Déclaration de la CFE-CGC
au Conseil supérieur de l’éducation
Séance du 9 juin 2022
M. le président, mesdames et messieurs les membres du CSE,
À quelques semaines de vacances d’été bien méritées, nombre de professeurs des écoles savent que la prochaine rentrée sera explosive.
Deux réformes devraient en effet entrer en vigueur pour l’enseignement du 1er degré :
les évaluations d’écoles et la généralisation de l’école dite « du futur » (sic) dans laquelle une part des financements dépendrait d’un projet d’établissement élaboré par des enseignants recrutés par un directeur devenu leur supérieur hiérarchique.
Deux réformes complémentaires, voulues par le Président de la République, et relevant d’une même logique que l’on pourrait qualifier d’entrepreneuriale ou néo-managériale.
À l’origine de cette révolution, des intentions en apparence louables : l’amélioration de la qualité des apprentissages et du bien-être des élèves, des enseignants. Qui pourrait être contre de tels objectifs? En revanche, sans grande surprise, sur les façons d’y parvenir l’opposition est totale. Une écrasante majorité de professeurs des écoles sont absolument persuadés que l’application de méthodes de management d’entreprise ne favorisera en aucune façon l’instruction des élèves ni le climat scolaire.
En premier lieu, quel que soit le diagnostic posé à l’issue d’une « évaluation d’école », on ne pourra que feindre d’apporter des solutions, et pour cause : apporter des solutions nécessite de maîtriser les leviers réels de la réussite scolaire.
Or, les équipes enseignantes, malgré toute leur bonne volonté, ne pourront ni diminuer les effectifs par classe, ni remédier aux carences éducatives graves de certains de leurs élèves, ni encore faire face aux situations ingérables induites par la très mal nommée « école inclusive »…
Donc, faute d’être en capacité de régler quelque problème que ce soit, les équipes auront le choix entre soit porter le fardeau de la responsabilité d’un échec inévitable, soit truquer les résultats, donner le change afin de sauver leur honneur et leurs maigres primes.
Plus caporalisés que jamais, sous la houlette d’un chefaillon de proximité, les professeurs des écoles auront des comptes à rendre dans le cadre de contrats d’objectifs qui s’imposeront à eux au détriment de leur liberté pédagogique. Quel progrès pour le bien-être au travail !
En résumé:
Aucune amélioration à attendre pour les résultats des élèves puisque d’ineptes, creux et prétentieux « projets » se substitueront toujours davantage à une instruction réelle et solide.

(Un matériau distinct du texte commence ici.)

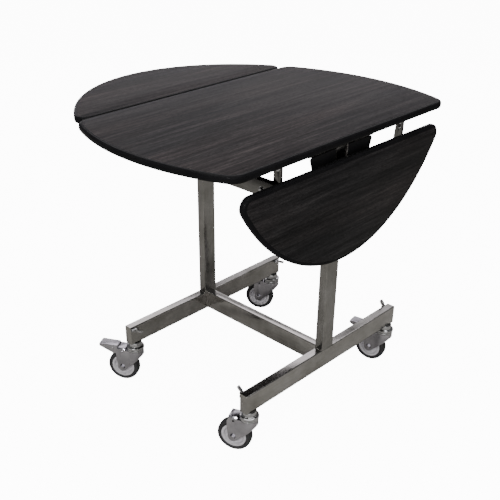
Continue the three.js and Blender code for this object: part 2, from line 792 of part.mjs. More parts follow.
// screw along +X: shank from inside the rail out to a hub with two flared wings
const wingScrewGeometry = () => {
  const body = turned([
    [0, -wingReach],
    [wingShankRadius, -wingReach],
    [wingShankRadius, runningGap],
    [wingHubRadius, runningGap],
    [wingHubRadius - 1, wingHubLength],
    [0, wingHubLength],
  ], 10).rotateY(Math.PI / 2);
  const wing = new THREE.Shape();
  wing.moveTo(2, 3);
  wing.quadraticCurveTo(2, 12, 6, 16);
  wing.quadraticCurveTo(8.5, 19, 8.5, wingHalfSpan - 3);
  wing.quadraticCurveTo(9, wingHalfSpan, 12, wingHalfSpan);
  wing.quadraticCurveTo(16, wingHalfSpan, 16, wingHalfSpan - 5);
  wing.quadraticCurveTo(15.5, 12, wingHubLength - 0.5, 3);
  wing.closePath();
  const upper = extrudeY(wing, -wingThickness / 2, wingThickness / 2, 3);
  const lower = upper.clone().rotateX(Math.PI);
  return toGeometry(toSolid(body).add(toSolid(upper)).add(toSolid(lower)));
};

const wingScrew = (name, side, end, turn) => {
  const screw = piece(`${name}_wing_screw`, wingScrewGeometry(), chrome());
  screw.position.set(side * railInner, end * wingY, railTop - wingDrop);
  screw.rotation.order = 'ZXY';
  screw.rotation.z = side > 0 ? Math.PI : 0;
  screw.rotation.x = THREE.MathUtils.degToRad(turn);
  return screw;
};

// ---------------------------------------------------------------- assembly

const frame = () => {
  const group = new THREE.Group();
  group.add(
    piece('left_foot_rail', railGeometry(-1), stainless()),
    piece('right_foot_rail', railGeometry(1), stainless()),
    piece('crossbar', crossbarGeometry(), stainless()),
    piece('left_column', columnGeometry(-1), stainless()),
    piece('right_column', columnGeometry(1), stainless()),
    piece('left_bearer', bearerGeometry(-1), stainless()),
    piece('right_bearer', bearerGeometry(1), stainless()),
    piece('left_head_plate', headPlateGeometry(-1), blackPaint()),
    piece('right_head_plate', headPlateGeometry(1), blackPaint()),
    piece('front_cross_channel', crossChannel(), stainless()),
    ...hingeFittings(-1, 'right_front'),
    ...hingeFittings(1, 'right_back'),
  );
  const leftSide = new THREE.Group();
  leftSide.add(...hingeFittings(-1, 'left_back'), ...hingeFittings(1, 'left_front'));
  leftSide.rotation.z = Math.PI;
  group.add(leftSide);
  return group;
};

const table = new THREE.Group();
table.add(...centreTop(), leftLeaf(), rightLeaf(), frame());
table.add(
  caster('left_front', -railX, -casterY, true),
  caster('right_front', railX, -casterY, false),
  caster('left_back', -railX, casterY, false),
  caster('right_back', railX, casterY, true),
  wingScrew('left_front', -1, -1, 62),
  wingScrew('right_front', 1, -1, -14),
  wingScrew('left_back', -1, 1, 70),
  wingScrew('right_back', 1, 1, -6),
);
table.position.x = standShift;

export default table;
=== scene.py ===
"""Room service table: an oval top with two folding leaves on a stainless frame with braked casters."""

import math
import random

import bmesh
import bpy
from mathutils import Matrix, Vector


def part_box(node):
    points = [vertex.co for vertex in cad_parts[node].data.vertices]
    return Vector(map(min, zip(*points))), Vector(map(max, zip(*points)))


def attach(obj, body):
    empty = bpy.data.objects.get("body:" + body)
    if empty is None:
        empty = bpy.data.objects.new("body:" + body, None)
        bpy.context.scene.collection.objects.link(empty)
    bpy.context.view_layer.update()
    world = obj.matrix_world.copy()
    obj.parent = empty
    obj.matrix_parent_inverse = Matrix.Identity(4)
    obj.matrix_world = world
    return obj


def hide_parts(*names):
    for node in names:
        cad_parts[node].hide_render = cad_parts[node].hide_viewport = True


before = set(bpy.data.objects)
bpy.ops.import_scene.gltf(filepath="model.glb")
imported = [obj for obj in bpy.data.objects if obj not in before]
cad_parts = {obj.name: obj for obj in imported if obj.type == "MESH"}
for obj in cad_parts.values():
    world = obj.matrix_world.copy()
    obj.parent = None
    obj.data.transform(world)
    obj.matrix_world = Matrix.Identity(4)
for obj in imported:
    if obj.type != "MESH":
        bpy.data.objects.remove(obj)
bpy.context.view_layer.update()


# ---- Table top
# Three boards sawn from one oval: a wide centre and two leaves, chipboard faced on both
# sides with a dark wood-grain laminate, its grain along the straight sides. A black
# plastic band, rounded above and below, is glued round each board.

oval_half_length = 0.532
oval_half_width = 0.440
centre_half_depth = 0.270
leaf_side = 0.2715
board_thickness = 0.018
top_height = 0.780
band_width = 0.009
band_round = 0.0064
centre_corner_radius = 0.042
leaf_corner_radius = 0.026
hinge_line_x, hinge_line_z = 0.2455, 0.7535
centre_low, centre_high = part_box("centre_top_edging")
centre_x = (centre_low[0] + centre_high[0]) / 2


def add_primitive(primitive, name, **size):
    """a new primitive in edit mode, its place in its mesh and nothing selected"""
    if bpy.context.mode != "OBJECT":
        bpy.ops.object.mode_set(mode="OBJECT")
    bpy.ops.object.select_all(action="DESELECT")
    primitive(**size)
    piece = bpy.context.active_object
    piece.name = name
    piece.data.name = name
    bpy.ops.object.transform_apply(location=True, rotation=True, scale=True)
    bpy.ops.object.mode_set(mode="EDIT")
    bpy.ops.mesh.select_mode(type="VERT")
    bpy.ops.mesh.select_all(action="DESELECT")
    return piece


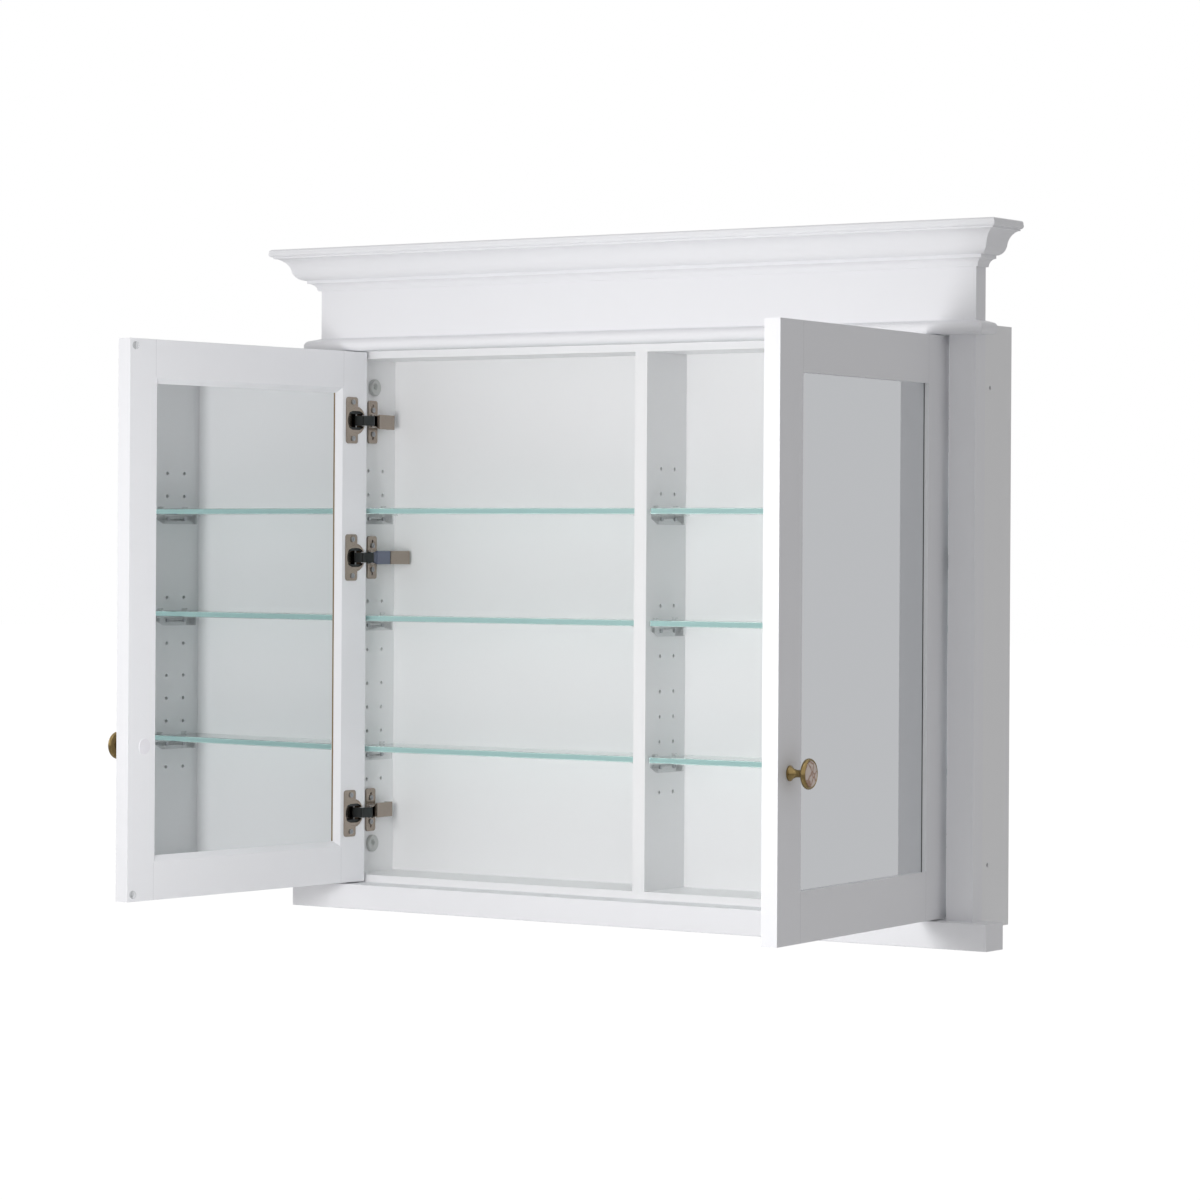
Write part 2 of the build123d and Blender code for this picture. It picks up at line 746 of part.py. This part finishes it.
# Soft-close dampers, clipped over the arms of the middle hinges
damper_half = 8.8
with BuildPart() as dampers:
    plane, thick = layer(hinge_heights[1], -damper_half, damper_half)
    with BuildSketch(plane):
        with BuildLine():
            Polyline(
                *in_plan([(30.0, 35.5), (32.6, 35.5), (32.6, 64.0), (31.0, 66.0)]),
                *in_plan([(17.0, 66.0), (18.0, 54.7)]),
                close=True,
            )
        make_face()
    extrude(amount=thick)
    plane, thick = layer(hinge_heights[1], -ear_in + 0.1, ear_in - 0.1)
    with BuildSketch(plane):
        with BuildLine():
            Polyline(
                *in_plan([(31.6, 44.0), (31.6, 30.5), (29.4, 26.6), (27.0, 27.4)]),
                *in_plan([(18.2, 48.0), (19.5, 60.0)]),
                close=True,
            )
        make_face()
    extrude(amount=thick)
save_both(dampers, "dampers")
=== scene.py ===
from math import cos, pi, radians, sin

import bmesh
import bpy
from bpy.props import FloatProperty, FloatVectorProperty, PointerProperty
from mathutils import Matrix, Vector


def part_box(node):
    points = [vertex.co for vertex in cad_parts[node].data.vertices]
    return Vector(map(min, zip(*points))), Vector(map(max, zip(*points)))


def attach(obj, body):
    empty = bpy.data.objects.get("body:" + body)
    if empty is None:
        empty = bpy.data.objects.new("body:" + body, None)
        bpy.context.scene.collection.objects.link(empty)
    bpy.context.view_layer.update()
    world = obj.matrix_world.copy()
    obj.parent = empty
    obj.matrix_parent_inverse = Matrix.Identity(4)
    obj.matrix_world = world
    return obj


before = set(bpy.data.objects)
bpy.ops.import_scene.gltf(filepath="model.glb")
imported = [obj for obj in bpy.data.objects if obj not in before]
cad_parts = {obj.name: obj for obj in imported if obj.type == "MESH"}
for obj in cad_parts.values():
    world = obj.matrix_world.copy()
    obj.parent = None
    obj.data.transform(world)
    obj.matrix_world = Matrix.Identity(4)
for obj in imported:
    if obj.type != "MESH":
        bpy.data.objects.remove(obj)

bl_info = {
    "name": "Mirrored Medicine Cabinet",
    "version": (1, 0, 0),
    "blender": (4, 5, 0),
    "location": "View3D > Sidebar > Cabinet",
    "description": "Finishes a wall cabinet with mirrored doors and sets up its studio",
    "category": "Object",
}

MM = 0.001
OPEN_ANGLE = 94  # degrees between a door and the frame, as the CAD has it
PHOTO_WIDE = 1200  # pixels, and its height is the same
FOCAL_LENGTH = 4110.24  # pixels, as the next two are, from the fit of the camera
OPTICAL_CENTRE = (493.55, 546.64)
SENSOR_WIDE = 36.0


def linear(hex_colour):
    """sRGB hex such as F4F4F2 to linear red, green, blue and alpha."""
    values = [int(hex_colour[i : i + 2], 16) / 255 for i in (0, 2, 4)]
    straight = [v / 12.92 if v <= 0.04045 else ((v + 0.055) / 1.055) ** 2.4 for v in values]
    return (*straight, 1.0)


def add_node(tree, kind, settings=None, inputs=None, links=None):
    """Adds a node, sets its properties and sockets, and links sockets from others."""
    node = tree.nodes.new(kind)
    for key, value in (settings or {}).items():
        setattr(node, key, value)
    for key, value in (inputs or {}).items():
        node.inputs[key].default_value = value
    for key, source in (links or {}).items():
        tree.links.new(source, node.inputs[key])
    return node


def new_material(name, **sockets):
    """A material with one Principled shader, its sockets set by their names."""
    material = bpy.data.materials.new(name)
    material.use_nodes = True
    shader = material.node_tree.nodes["Principled BSDF"]
    for key, value in sockets.items():
        shader.inputs[key.replace("_", " ")].default_value = value
    return material, shader


def sprayed_lacquer(colour):
    # Satin white lacquer sprayed on solid wood and fibreboard: an even film with a
    # soft, wide highlight.
    return new_material("sprayed_lacquer", Base_Color=colour, Roughness=0.42, IOR=1.5)[0]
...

Aucune amélioration à attendre pour le bien-être au travail des personnels qui seront encore davantage fatigués, culpabilisés et caporalisés.
Proche nous semble le jour où ces coups de boutoir incessants auront raison de l’extraordinaire conscience professionnelle des professeurs des écoles de ce pays.
À voir l’effondrement des inscriptions aux épreuves du CRPE, ce jour est peut-être d’ailleurs déjà arrivé.
Action & Démocratie CFE-CGC dénonce ces projets catastrophiques regroupés par le Président de la République sous le vocable grotesque d’ « école du futur ».
L’école publique que nous aimons peut bien sûr encore être sauvée, il suffirait pour cela de laisser travailler en paix des enseignants, fonctionnaires d’État aux compétences disciplinaires solides, dignement rémunérés, respectés et soutenus par leur hiérarchie, maîtres de leurs classes dans lesquelles les effectifs auront été limités à 20 élèves.
C’est simple, c’est faisable, c’est efficace. C’est à l’opposé absolu de toutes les politiques éducatives en vigueur depuis 40 ans.